Like so many traditions, the Jewish value of hospitality takes root in the Torah, specifically in Genesis 18. Here, Abraham opens his home to three strangers, offering them food, drink and a place to bathe and sleep. Abraham is presented as a proactive figure, eager to welcome wayfarers and receive them into his home.
The Jewish people of Jerusalem also displayed hospitality in the days of the Holy Temple. Visitors from all of Israel would flock to the temple for holidays, and the people of Jerusalem would open their homes to the weary travelers, offering them food and lodging.
The biblical parable of opening one’s home to strangers has transcended centuries and is still present in modern Jewish society. At a traditional Passover seder, an “open house” policy is declared with the words “Let all who are hard-pressed come and eat. Let all who are in need come and share the Passover sacrifice.” Another demonstration of the open reception of guests is seen in the empty table setting for Elijah the prophet, which demonstrates that he and accompanying travelers are welcome throughout the holiday.
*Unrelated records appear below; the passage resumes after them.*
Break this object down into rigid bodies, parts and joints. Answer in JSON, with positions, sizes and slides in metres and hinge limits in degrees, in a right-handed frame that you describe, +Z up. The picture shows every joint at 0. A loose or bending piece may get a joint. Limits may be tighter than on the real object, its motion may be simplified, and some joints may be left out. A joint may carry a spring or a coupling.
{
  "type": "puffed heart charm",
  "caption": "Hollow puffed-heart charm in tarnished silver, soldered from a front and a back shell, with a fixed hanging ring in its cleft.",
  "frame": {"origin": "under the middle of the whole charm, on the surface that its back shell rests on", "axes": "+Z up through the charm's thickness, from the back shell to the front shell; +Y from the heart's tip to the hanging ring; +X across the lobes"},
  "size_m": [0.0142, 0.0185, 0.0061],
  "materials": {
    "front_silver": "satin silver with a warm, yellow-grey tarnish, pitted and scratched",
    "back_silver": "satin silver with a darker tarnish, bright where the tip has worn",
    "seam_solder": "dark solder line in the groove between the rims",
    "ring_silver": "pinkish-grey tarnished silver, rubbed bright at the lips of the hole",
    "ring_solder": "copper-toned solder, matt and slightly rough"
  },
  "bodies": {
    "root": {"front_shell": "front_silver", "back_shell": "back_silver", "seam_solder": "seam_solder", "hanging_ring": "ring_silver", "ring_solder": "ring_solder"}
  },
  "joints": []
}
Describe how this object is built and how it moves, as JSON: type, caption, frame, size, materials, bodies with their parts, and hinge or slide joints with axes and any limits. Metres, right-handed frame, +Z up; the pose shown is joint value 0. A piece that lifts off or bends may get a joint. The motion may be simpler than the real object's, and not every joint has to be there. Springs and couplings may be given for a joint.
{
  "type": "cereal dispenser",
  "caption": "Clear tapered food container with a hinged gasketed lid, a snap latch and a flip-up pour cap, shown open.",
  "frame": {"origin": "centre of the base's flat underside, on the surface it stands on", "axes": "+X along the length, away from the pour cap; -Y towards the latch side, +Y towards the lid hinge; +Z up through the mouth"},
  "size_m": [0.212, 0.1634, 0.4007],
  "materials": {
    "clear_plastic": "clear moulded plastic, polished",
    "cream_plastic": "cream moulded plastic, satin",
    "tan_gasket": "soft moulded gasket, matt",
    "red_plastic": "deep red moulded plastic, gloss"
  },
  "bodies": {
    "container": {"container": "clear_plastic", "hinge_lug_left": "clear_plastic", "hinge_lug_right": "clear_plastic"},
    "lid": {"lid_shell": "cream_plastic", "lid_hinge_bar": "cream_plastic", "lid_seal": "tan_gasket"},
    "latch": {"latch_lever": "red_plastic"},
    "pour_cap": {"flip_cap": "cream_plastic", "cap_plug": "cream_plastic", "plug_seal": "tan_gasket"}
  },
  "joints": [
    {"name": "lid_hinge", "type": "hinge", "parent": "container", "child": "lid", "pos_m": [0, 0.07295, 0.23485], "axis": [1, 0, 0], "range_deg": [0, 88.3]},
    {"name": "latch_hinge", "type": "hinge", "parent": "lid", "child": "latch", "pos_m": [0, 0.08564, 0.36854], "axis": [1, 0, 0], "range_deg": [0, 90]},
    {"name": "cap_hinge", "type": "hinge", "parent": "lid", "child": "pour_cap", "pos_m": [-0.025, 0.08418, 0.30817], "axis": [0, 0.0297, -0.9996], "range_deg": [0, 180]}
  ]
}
Recently, I had the opportunity to experience the astonishing reaches of hospitality in Jewish communities worldwide. An Israeli counselor from my summer overnight camp announced via Instagram that he was embarking upon a three-month bike trip from Portland, Maine, to Miami, Florida along the East Coast Greenway trail. He was looking for families along the east coast to host him for one night. My family opened up our home to him, offering him food and lodging, just like biblical figures did centuries ago. Over dinner, he recounted his past travels and his struggles in finding lodging along his route. Because he planned on traveling 75-90 miles per day, he often could not find hosts adequate distances apart, and had to revert to hostels or motels. He told us that on rest days he traveled only 20 miles, which made it easier to find accommodations.
The next day he was planning on biking into New Jersey. No one that he knew offered to house him there, so he texted in a Facebook group labeled “Israeli’s in New Jersey.” The responses were incredible. Within an hour, he had received almost 15 offers, each a different number of miles away from his current location. With this generosity, he was able to plan his next leg of the journey to the exact timing he would depart and arrive.
It was at this moment that I realized how similar the stories of the Torah are to modern-day. Jews were and still are willing to open their homes to strangers within seconds of receiving a request for aid. This experience sent a beautiful message that a community bonded by religion was still connected despite centuries of separation spreading followers all around the globe. The idea that an Israeli traveler in a foreign country could find food and lodging with Jewish strangers within two minutes struck me as a symbol that despite geographical separations, the Jewish people will continue to be as cohesive as they were millennia ago wandering the desert of Egypt.